** START **

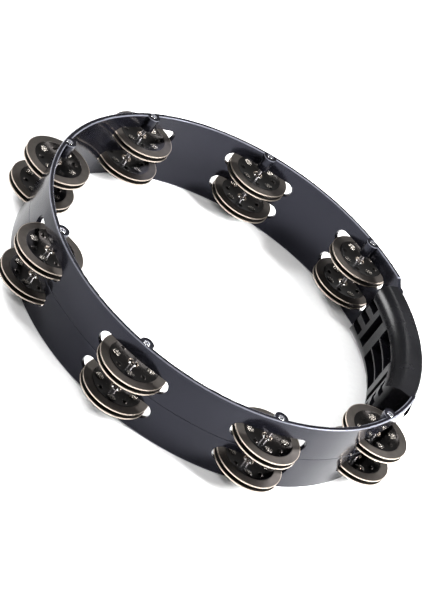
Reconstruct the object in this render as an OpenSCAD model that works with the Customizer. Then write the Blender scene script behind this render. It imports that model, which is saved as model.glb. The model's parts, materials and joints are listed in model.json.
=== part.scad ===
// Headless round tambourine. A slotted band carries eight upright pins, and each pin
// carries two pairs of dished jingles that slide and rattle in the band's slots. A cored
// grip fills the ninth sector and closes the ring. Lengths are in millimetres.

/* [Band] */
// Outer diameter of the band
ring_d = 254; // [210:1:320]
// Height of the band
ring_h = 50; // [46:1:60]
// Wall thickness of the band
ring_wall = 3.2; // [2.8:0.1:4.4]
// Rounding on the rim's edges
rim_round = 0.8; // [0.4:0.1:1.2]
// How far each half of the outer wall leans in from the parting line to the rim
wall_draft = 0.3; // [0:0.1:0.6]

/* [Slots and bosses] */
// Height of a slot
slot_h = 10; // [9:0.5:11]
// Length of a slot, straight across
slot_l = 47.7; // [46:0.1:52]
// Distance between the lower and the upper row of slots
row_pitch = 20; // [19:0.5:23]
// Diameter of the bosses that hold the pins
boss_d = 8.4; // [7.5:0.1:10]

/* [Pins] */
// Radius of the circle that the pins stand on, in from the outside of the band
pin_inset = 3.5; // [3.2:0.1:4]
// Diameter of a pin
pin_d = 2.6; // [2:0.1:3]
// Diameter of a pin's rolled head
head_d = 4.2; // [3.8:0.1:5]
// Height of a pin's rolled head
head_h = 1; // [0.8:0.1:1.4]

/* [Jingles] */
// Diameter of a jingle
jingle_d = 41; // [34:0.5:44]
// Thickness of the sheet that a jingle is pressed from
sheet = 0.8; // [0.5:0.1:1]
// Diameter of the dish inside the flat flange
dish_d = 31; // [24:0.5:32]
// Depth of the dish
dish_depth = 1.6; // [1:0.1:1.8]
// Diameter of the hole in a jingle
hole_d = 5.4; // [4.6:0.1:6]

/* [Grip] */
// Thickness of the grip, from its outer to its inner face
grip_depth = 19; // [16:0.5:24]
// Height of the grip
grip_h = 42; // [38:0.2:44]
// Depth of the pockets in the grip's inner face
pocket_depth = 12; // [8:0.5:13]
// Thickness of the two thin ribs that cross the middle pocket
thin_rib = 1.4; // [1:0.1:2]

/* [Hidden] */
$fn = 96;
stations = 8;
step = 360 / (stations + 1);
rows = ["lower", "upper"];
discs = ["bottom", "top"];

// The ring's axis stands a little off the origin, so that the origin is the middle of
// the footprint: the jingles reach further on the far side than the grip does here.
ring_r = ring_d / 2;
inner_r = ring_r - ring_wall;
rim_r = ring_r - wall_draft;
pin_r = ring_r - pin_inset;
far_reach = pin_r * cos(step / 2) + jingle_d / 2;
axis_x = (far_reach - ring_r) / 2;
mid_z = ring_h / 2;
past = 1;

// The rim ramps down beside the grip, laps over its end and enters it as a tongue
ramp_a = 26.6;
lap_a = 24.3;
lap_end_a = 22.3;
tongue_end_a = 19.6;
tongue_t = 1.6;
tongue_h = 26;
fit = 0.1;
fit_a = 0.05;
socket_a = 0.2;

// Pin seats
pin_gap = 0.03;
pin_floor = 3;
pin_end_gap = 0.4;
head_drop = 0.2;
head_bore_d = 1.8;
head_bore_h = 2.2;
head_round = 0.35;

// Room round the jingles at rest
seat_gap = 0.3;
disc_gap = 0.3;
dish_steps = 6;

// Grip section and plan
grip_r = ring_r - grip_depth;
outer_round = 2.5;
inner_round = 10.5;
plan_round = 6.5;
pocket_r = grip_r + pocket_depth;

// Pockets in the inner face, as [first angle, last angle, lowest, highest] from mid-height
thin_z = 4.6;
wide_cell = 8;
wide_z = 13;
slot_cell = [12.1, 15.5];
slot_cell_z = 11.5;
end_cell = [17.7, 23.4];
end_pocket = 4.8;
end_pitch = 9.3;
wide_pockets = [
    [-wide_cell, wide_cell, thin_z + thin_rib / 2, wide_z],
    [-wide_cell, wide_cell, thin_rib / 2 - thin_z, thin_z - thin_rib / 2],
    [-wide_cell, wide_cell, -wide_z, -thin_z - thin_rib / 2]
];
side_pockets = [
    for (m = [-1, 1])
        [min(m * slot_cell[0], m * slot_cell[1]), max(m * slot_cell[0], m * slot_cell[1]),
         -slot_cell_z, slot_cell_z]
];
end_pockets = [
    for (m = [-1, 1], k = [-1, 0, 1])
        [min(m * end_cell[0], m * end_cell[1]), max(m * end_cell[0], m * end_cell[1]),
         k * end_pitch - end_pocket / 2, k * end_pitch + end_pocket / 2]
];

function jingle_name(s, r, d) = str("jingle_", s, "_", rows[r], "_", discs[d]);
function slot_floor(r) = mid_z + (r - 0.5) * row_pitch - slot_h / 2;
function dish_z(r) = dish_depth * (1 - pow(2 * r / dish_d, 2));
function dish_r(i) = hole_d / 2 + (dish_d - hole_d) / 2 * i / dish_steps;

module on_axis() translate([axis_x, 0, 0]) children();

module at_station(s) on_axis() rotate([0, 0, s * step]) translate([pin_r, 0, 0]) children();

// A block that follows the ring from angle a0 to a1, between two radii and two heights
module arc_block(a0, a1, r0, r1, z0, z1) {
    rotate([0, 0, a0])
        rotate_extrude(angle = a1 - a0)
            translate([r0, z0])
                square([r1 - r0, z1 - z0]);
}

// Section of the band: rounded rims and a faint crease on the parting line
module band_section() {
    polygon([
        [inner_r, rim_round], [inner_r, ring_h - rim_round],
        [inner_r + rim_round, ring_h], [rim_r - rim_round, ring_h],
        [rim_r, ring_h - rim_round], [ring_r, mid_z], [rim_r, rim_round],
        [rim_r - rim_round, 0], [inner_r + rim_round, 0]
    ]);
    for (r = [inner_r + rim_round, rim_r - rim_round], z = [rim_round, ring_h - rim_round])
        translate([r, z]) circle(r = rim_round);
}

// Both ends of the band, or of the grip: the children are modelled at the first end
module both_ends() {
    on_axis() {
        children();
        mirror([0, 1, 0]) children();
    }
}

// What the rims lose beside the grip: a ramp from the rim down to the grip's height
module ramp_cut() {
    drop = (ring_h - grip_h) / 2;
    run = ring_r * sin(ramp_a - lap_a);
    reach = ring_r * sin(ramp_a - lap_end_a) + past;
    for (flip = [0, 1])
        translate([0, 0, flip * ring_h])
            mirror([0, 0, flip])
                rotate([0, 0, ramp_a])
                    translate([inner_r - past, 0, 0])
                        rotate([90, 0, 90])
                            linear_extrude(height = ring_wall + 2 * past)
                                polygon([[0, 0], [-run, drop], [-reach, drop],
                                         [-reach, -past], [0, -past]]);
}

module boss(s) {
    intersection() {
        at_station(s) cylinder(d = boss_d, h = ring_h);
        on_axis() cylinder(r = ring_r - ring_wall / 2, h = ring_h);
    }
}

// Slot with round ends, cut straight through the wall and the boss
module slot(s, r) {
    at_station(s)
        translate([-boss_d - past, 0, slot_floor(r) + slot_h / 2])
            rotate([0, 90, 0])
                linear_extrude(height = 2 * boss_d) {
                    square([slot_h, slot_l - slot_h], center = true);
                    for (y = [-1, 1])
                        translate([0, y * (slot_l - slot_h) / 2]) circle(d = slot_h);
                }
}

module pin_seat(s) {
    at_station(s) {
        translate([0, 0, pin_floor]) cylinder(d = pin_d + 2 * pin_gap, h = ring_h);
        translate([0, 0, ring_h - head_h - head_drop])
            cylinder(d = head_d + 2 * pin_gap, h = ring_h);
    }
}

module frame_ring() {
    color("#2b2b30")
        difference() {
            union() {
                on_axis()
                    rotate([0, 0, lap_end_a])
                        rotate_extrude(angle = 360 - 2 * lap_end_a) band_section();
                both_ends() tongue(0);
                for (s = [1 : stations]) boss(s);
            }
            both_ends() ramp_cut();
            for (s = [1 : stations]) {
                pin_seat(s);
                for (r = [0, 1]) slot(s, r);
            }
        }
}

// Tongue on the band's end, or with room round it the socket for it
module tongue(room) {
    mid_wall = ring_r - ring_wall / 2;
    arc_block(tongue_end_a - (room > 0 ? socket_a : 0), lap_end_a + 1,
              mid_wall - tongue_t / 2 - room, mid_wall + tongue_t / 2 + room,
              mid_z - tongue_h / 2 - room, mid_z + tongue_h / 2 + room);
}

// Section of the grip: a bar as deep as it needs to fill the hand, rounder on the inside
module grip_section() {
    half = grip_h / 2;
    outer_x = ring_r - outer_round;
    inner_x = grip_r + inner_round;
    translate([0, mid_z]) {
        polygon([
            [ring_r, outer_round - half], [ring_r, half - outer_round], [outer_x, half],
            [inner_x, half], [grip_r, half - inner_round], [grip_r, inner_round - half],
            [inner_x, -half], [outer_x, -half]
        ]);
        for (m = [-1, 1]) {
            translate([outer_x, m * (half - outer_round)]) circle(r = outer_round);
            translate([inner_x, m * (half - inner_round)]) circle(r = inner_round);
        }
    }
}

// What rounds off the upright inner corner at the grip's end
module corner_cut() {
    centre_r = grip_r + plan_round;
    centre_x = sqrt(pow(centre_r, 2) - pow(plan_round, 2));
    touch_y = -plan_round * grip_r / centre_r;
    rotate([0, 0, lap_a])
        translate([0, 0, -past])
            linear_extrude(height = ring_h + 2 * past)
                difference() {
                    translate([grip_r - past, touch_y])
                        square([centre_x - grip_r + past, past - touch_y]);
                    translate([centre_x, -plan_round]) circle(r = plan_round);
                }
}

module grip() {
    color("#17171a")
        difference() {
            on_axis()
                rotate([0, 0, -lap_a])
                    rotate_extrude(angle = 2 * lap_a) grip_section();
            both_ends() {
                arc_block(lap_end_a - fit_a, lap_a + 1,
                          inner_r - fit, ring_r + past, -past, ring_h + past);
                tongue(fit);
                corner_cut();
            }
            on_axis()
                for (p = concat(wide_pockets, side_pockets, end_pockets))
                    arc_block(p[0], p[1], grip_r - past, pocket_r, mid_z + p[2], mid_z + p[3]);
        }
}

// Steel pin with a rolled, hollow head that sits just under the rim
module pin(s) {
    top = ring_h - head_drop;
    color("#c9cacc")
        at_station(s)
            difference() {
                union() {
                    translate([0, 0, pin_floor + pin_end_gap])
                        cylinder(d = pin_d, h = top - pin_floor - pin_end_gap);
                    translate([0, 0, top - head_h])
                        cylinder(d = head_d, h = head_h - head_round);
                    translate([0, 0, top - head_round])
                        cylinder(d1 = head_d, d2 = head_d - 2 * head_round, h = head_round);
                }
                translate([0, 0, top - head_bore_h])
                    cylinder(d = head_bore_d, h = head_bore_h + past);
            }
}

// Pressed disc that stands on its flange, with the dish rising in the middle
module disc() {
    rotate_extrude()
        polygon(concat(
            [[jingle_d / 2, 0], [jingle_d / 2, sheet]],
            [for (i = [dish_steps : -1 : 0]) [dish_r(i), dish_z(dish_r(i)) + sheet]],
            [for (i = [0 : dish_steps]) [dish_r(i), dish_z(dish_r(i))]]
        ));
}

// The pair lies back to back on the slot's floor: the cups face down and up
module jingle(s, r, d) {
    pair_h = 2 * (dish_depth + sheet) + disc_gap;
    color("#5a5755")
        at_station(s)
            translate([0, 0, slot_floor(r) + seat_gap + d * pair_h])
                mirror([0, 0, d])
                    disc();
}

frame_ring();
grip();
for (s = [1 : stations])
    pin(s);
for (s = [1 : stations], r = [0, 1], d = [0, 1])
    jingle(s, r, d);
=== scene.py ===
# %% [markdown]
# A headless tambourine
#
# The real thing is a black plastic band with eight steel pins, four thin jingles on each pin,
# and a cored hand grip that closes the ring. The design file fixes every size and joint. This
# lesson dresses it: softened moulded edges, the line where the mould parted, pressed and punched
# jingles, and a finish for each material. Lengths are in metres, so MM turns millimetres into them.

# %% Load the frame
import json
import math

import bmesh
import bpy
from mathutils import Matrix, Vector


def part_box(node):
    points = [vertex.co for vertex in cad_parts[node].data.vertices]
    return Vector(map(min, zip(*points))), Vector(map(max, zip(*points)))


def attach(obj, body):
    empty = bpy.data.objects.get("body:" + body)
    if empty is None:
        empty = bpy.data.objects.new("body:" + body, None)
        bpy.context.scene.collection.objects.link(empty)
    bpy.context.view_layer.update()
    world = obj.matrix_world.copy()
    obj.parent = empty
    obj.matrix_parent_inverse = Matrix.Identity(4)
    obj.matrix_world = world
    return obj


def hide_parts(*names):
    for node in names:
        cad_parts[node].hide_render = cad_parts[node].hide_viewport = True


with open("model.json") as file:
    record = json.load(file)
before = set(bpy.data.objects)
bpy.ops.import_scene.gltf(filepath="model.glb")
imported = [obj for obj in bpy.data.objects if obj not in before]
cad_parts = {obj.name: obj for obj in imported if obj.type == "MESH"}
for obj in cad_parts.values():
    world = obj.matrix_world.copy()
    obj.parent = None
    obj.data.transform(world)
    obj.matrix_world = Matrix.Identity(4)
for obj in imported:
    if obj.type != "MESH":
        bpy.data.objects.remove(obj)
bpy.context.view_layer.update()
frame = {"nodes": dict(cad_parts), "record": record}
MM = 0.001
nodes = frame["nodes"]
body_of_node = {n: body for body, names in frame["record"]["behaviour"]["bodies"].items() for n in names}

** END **

→ **WORK REQUIRED**:
Reproduce, exactly as written, the stretch of lines whose first line is the one with "down and up" and whose last line is the one with "record = json.load(file)".

→ **THE RESULT**:
// The pair lies back to back on the slot's floor: the cups face down and up
module jingle(s, r, d) {
    pair_h = 2 * (dish_depth + sheet) + disc_gap;
    color("#5a5755")
        at_station(s)
            translate([0, 0, slot_floor(r) + seat_gap + d * pair_h])
                mirror([0, 0, d])
                    disc();
}

frame_ring();
grip();
for (s = [1 : stations])
    pin(s);
for (s = [1 : stations], r = [0, 1], d = [0, 1])
    jingle(s, r, d);
=== scene.py ===
# %% [markdown]
# A headless tambourine
#
# The real thing is a black plastic band with eight steel pins, four thin jingles on each pin,
# and a cored hand grip that closes the ring. The design file fixes every size and joint. This
# lesson dresses it: softened moulded edges, the line where the mould parted, pressed and punched
# jingles, and a finish for each material. Lengths are in metres, so MM turns millimetres into them.

# %% Load the frame
import json
import math

import bmesh
import bpy
from mathutils import Matrix, Vector


def part_box(node):
    points = [vertex.co for vertex in cad_parts[node].data.vertices]
    return Vector(map(min, zip(*points))), Vector(map(max, zip(*points)))


def attach(obj, body):
    empty = bpy.data.objects.get("body:" + body)
    if empty is None:
        empty = bpy.data.objects.new("body:" + body, None)
        bpy.context.scene.collection.objects.link(empty)
    bpy.context.view_layer.update()
    world = obj.matrix_world.copy()
    obj.parent = empty
    obj.matrix_parent_inverse = Matrix.Identity(4)
    obj.matrix_world = world
    return obj


def hide_parts(*names):
    for node in names:
        cad_parts[node].hide_render = cad_parts[node].hide_viewport = True


with open("model.json") as file:
    record = json.load(file)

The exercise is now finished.